New York Governor Andrew Cuomo this week proposed firing up to 9,800 state workers to close a $10 billion budget shortfall. New York Mayor Michael Bloomberg warned Feb. 1 that planned cuts in state aid would force the firings of “thousands” of teachers and other city employees.
Elsewhere, the Texas state senate is considering a budget proposal that would eliminate 8,167 jobs. In Iowa, Governor Terry Branstad said Jan. 24 that 1,500 state workers could lose their jobs. Massachusetts Governor Deval Patrick has proposed axing 900 positions on top of 5,900 already eliminated since 2008.
Fired employees spread collateral economic damage as they cut back on restaurant meals and other expenses.
Raymond Wiggins Jr., 32, lost his $48,500 job as a police officer in Pontiac, Michigan the day after Thanksgiving.
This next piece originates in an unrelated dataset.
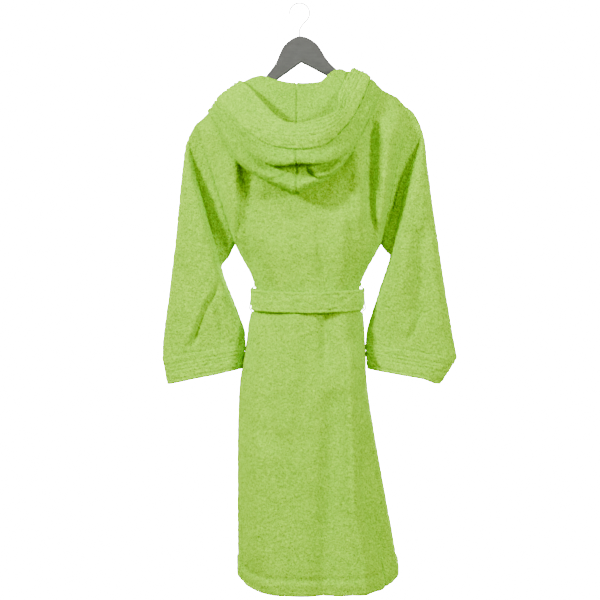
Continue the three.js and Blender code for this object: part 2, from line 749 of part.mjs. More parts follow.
add('neck_tape', sheet(neckTape, 14, 1, {
  outward: backward, thickness: tapeThickness, lift: () => insideNeck(tapeThickness),
}), cotton);

const labelTopZ = napeZ - tapeDrop - tapeWidth - 2;

function labelPoint(u, v) {
  const x = (u - 0.5) * labelSize.width;
  const z = labelTopZ - v * labelSize.height;
  return new THREE.Vector3(x, -wallY('back', x, z), z);
}

add('care_label', sheet(labelPoint, 3, 3, {
  outward: backward, thickness: labelSize.thickness, lift: () => insideNeck(labelSize.thickness),
}), labelCloth);

function hangingLoop() {
  const tapeY = -wallY('back', 0, napeZ - tapeWidth) + cloth / 2 + insideGap + tapeThickness;
  const y = tapeY + 2 * rest + loopCord / 2;
  const top = napeZ - loopDrop;
  const route = new THREE.CatmullRomCurve3([
    new THREE.Vector3(-loopHalf, y, top),
    new THREE.Vector3(-loopHalf, y + 1, top - 0.4375 * loopHang),
    new THREE.Vector3(-0.5 * loopHalf, y + 2, top - loopHang),
    new THREE.Vector3(0.5 * loopHalf, y + 2, top - loopHang),
    new THREE.Vector3(loopHalf, y + 1, top - 0.4375 * loopHang),
    new THREE.Vector3(loopHalf, y, top),
  ]);
  const section = new THREE.Shape().absellipse(0, 0, loopCord / 2, loopCord / 2, 0, 2 * Math.PI);
  return new THREE.ExtrudeGeometry(section, {
    steps: 18, bevelEnabled: false, extrudePath: route, curveSegments: 4,
  });
}

add('hanging_loop', hangingLoop(), cotton);

export default gown;
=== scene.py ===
"""Hooded terry bath gown on a wooden hanger. Lengths are in millimetres until a mesh is made."""
import math

import bmesh
import bpy
import numpy as np
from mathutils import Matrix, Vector


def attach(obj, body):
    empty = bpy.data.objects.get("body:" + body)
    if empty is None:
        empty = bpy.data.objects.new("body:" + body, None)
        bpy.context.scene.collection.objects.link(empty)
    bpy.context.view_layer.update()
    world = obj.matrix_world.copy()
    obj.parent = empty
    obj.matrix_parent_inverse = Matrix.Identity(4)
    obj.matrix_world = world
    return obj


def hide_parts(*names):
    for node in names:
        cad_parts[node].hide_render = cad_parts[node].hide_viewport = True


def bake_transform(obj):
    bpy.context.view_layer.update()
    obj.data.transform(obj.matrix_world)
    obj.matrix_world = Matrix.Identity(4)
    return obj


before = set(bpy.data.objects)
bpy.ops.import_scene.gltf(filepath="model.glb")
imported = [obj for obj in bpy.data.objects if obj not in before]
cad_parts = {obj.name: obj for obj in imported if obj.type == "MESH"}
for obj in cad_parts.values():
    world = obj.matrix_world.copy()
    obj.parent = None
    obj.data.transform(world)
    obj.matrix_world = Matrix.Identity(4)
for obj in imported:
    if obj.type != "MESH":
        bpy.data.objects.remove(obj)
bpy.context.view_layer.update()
MM = 0.001

# ---------------------------------------------------------------- sizes shared with the CAD

CROWN_Z = -78.5
NAPE_Z = -206.5
BELT_Z = -708.5
UNDERARM_Z = -574.5
HIP_Z = -941.5
HEM_SIDE_Z = -1348.5
HEM_RISE = 48.0
HEM_MIDDLE, HEM_HALF = 44.0, 190.0
TILT = math.radians(4)
CLOTH = 5.0
HALF_GAP = 0.5
ARM_ROOT_X, ARM_ROOT_Z, ARM_SLOPE, SEAM_ABOVE_ARM = 87.0, -90.0, 0.6, 7.1
UNDERARM_MIDDLE, UNDERARM_HALF = 20.0, 174.0
TIP_FALL = {-1: 5.0, 1: 14.0}
NECK_HALF, SHOULDER_HALF, HANGER_HALF, GOWN_SHIFT = 104.0, 253.0, 215.0, -7.0
WAIST_LEAN, WAIST_HALF = 19.0, 124.0
DRAWN_IN = 34.5
FRONT_OVERLAP, OVERLAP_STEP, OVERLAP_RAMP, BAND_WIDTH = 45.0, 9.0, 40.0, 48.0
CUFF_HEIGHT = 60.0
BELT_WIDTH, BELT_THICK, BELT_STAND, BELT_SIDE_GAP = 45.0, 8.0, 8.5, 4.0
BELT_FRONT, BELT_BACK = 60.0 + OVERLAP_STEP + BELT_STAND, 66.0 + BELT_STAND
KNOT_HALF, KNOT_GAP, KNOT_WRAP = (42.0, 18.0, 25.0), 0.6, 2.0
TAIL_LENGTH, TAIL_DROP, TAIL_APART = 438.0, 27.0, 27.0
CARRIER_HEIGHT, CARRIER_WIDTH, CARRIER_FOOT, CARRIER_STAND = 76.0, 12.0, 3.4, 11.6
POCKET_DROP, POCKET_HEIGHT, POCKET_INSET, POCKET_WIDTH = 640.0, 180.0, 14.0, 66.0
HOOK_RADIUS, HOOK_CENTRE_Z, WIRE_RADIUS, SHANK_FOOT_Z = 24.0, -22.4, 1.6, -131.0
SIDES = {-1: "left", 1: "right"}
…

The 10- year veteran and his wife, Sangeya, turned down the thermostat to 70 degrees from their customary 75 degrees. They’ve cut back to basic cable and spent sparingly on Christmas presents for their five-year-old son and three-year-old daughter.
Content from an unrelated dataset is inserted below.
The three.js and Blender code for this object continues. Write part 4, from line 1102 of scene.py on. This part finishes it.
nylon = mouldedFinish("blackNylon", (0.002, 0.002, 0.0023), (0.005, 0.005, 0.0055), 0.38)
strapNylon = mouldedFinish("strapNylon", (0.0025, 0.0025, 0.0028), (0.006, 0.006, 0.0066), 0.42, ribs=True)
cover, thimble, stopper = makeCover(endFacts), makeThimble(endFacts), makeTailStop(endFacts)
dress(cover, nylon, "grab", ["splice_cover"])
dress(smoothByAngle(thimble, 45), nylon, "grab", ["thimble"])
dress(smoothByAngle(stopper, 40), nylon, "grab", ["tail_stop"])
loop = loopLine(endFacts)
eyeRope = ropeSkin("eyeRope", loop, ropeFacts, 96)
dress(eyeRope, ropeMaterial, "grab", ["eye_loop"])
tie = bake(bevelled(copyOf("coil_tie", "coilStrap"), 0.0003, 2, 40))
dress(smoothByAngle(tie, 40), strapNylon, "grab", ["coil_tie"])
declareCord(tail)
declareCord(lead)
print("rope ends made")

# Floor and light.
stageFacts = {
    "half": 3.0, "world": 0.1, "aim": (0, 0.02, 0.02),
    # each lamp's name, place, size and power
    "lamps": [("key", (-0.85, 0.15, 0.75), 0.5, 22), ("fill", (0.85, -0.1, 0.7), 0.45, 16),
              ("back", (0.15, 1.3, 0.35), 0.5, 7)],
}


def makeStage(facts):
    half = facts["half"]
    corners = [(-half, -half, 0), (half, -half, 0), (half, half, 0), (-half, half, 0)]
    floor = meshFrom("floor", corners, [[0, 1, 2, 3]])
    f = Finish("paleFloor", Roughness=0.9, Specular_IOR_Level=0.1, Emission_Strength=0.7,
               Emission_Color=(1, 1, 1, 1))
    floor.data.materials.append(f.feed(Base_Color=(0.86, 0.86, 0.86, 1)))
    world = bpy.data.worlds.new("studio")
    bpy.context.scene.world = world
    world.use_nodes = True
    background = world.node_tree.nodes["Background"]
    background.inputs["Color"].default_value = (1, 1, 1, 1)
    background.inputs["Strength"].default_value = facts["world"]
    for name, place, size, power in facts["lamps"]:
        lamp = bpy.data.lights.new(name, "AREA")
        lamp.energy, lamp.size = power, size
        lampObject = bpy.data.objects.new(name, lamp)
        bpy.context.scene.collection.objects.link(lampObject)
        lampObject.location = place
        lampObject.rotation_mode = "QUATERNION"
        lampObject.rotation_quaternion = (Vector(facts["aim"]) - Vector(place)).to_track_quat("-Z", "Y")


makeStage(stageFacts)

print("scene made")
Weekly family dinners at restaurants such as Outback Steakhouse, operated by Tampa, Florida-based OSI Restaurant Partners Inc., are now monthly treats -- if they happen at all.
“You have to look at everything you’re doing,” Wiggins said.
Spending by state and local governments in 2010 totaled $1.79 trillion, or 12 percent of gross domestic product -- more than federal spending or fixed investment. Adjusted for inflation, state and local government expenditures were down 1.3% from 2009, according to the Bureau of Economic Analysis.
Since the recession’s 2007 onset, state governments have closed total deficits of $430 billion with spending cuts, withdrawals from reserves, tax increases and federal aid. Every state except Vermont is constitutionally required to balance its budget.
States face an estimated $140 billion gap between the cost of providing required services and expected tax revenue in the fiscal year that begins July 1, according to the Center on Budget and Policy Priorities.
“There’s going to be a huge drag from this sector,” says Don Coxe, chairman of Coxe Advisors in Chicago, an investment advisory firm.
Some economists, including Andrew Tilton at Goldman Sachs Group Inc. in New York, are more sanguine. Tilton told clients in a Dec. 17 note that state and local retrenchment represents a “modest fiscal drag” on the recovery through 2012.
Coxe, who has managed money since 1972, says most analysts are overlooking the risks posed by the public sector’s financial plight. Battles between local governments and unions will depress consumer confidence.
“There will be weeks and weeks of ugliness and resentment,” he said. “All of that is not good for GDP.”